Don’t put that fence there! Resolving boundary disputes

| Dec 6, 2019 | boundary and title disputes | 0 comments

There’s an old Irish saying that “Good fences make good neighbors.” However, a fence erected in the wrong spot can be a nightmare for property owners — and so can other boundary disputes. If your neighbor is encroaching on your property rights in some way, here’s how to handle it.

1. Approach your neighbor early.

The longer you wait to handle the situation, the more entrenched the issue can become. If, for example, you see your neighbor measuring or starting to dig post holes for a new fence, it’s best to discuss the boundary line between your properties before the fence gets built. Your neighbor is more likely to be receptive to what you’re saying before he or she has to go to any additional expense (and moving that fence can be costly).

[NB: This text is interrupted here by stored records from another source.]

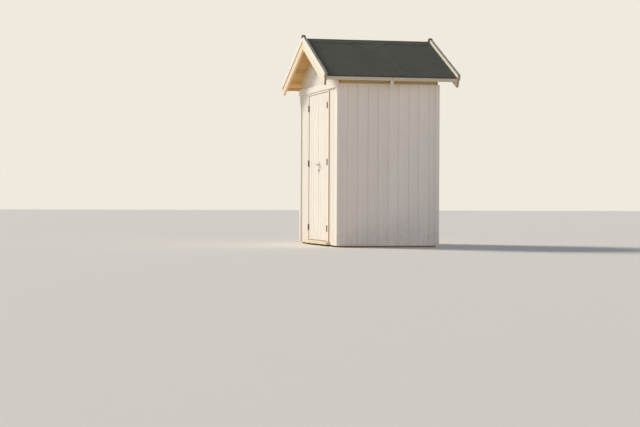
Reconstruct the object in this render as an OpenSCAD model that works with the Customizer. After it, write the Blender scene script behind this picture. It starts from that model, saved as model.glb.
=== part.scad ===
// White timber beach hut with a gabled felt roof and double doors in the gable front.
// The front faces -Y, the ridge runs along Y, and Z = 0 is the underside of the floor bearers.

/* [Hut] */
// Width of the hut over the corner trims
hut_w = 2060; // [1600:10:2600]
// Depth of the hut over the corner trims
hut_d = 1310; // [1000:10:2400]
// Height of the lower edge of the wall boarding above the ground
wall_base = 20; // [5:1:35]
// Thickness of the wall boarding
clad_t = 19; // [15:1:25]

/* [Floor] */
// Height of the floor bearers
bearer_h = 44; // [38:1:80]
// Width of a floor bearer
bearer_w = 45; // [35:1:80]
// Number of floor bearers
bearers = 5; // [3:2:7]
// Thickness of the floor boards
floor_t = 18; // [15:1:28]

/* [Frame] */
// Section of the posts and rails
post = 45; // [38:1:60]
// Height of the header over the doorway, up to the wall plates
header_h = 90; // [70:1:140]
// Width of the wall plates under the rafters
plate_w = 60; // [50:1:80]
// Height of the wall plates under the rafters
plate_h = 80; // [60:1:100]
// Height of the middle wall rails above the floor
rail_level = 940; // [700:10:1100]

/* [Roof] */
// Pitch of the roof in degrees
roof_pitch = 24.5; // [20:0.5:32]
// Depth of a rafter, square to the roof
rafter_h = 80; // [70:1:100]
// Width of a rafter
rafter_w = 40; // [35:1:60]
// Thickness of the roof boards
deck_t = 18; // [15:1:24]
// Thickness of a layer of roofing felt
felt_t = 3; // [2:0.5:5]
// Clearance between the sloping layers of the roof
layer_gap = 0.1; // [0.1:0.05:0.5]
// Reach of the roof beyond the corner trims at the eaves, to the fascia's face
eaves_reach = 160; // [120:5:240]
// Reach of the roof boards beyond the corner trims at the gables
gable_reach = 172; // [100:1:260]
// Reach of the felt beyond the fascia's face
drip = 8; // [4:1:15]
// Length of the felt's turned-down edge at the eaves
drip_lip = 6; // [4:1:20]
// Width of felt laid flat from the front gable, up to the exposed lap
felt_course = 997; // [500:1:1000]
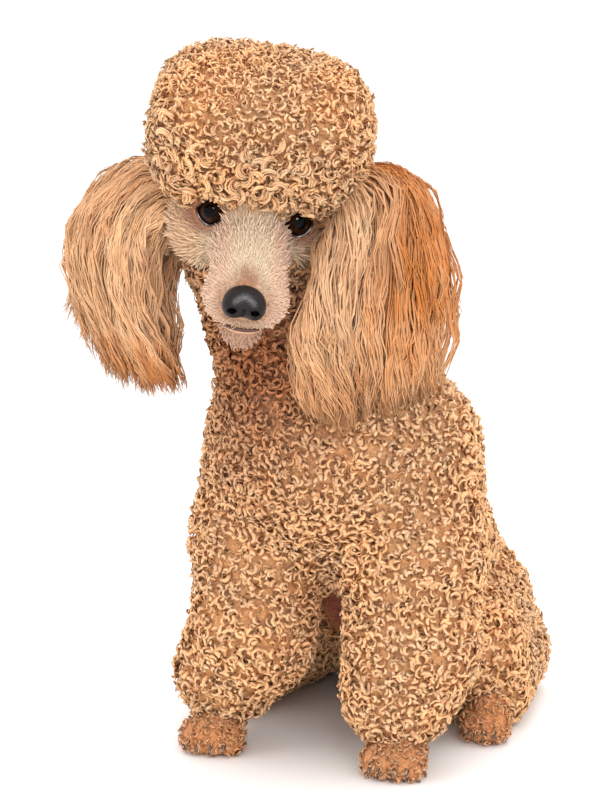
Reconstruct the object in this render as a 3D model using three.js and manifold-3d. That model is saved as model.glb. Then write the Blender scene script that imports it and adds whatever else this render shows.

2. Remember that civility helps.

Don’t walk into the dispute assuming that your neighbor is doing anything intentionally wrong. Most likely, your neighbor assumes that he or she is entitled to whatever is causing the dispute. A sympathetic approach that doesn’t make your neighbor feel reproached or attacked is more likely to be productive.

3. Consider a mediated solution.

You may be overlooking some possible alternatives to your problem with your neighbor. If your neighbor is dead-set against moving the offending fence, you may be able to negotiate an agreement for the neighbor to purchase a foot or two of property around the fence from you. It may be a win-win solution. Mediators can also help both parties understand all the available options.

If these efforts fail, you may have to ultimately pursue litigation to protect your property rights — but it’s usually wiser to try to find a solution outside of court.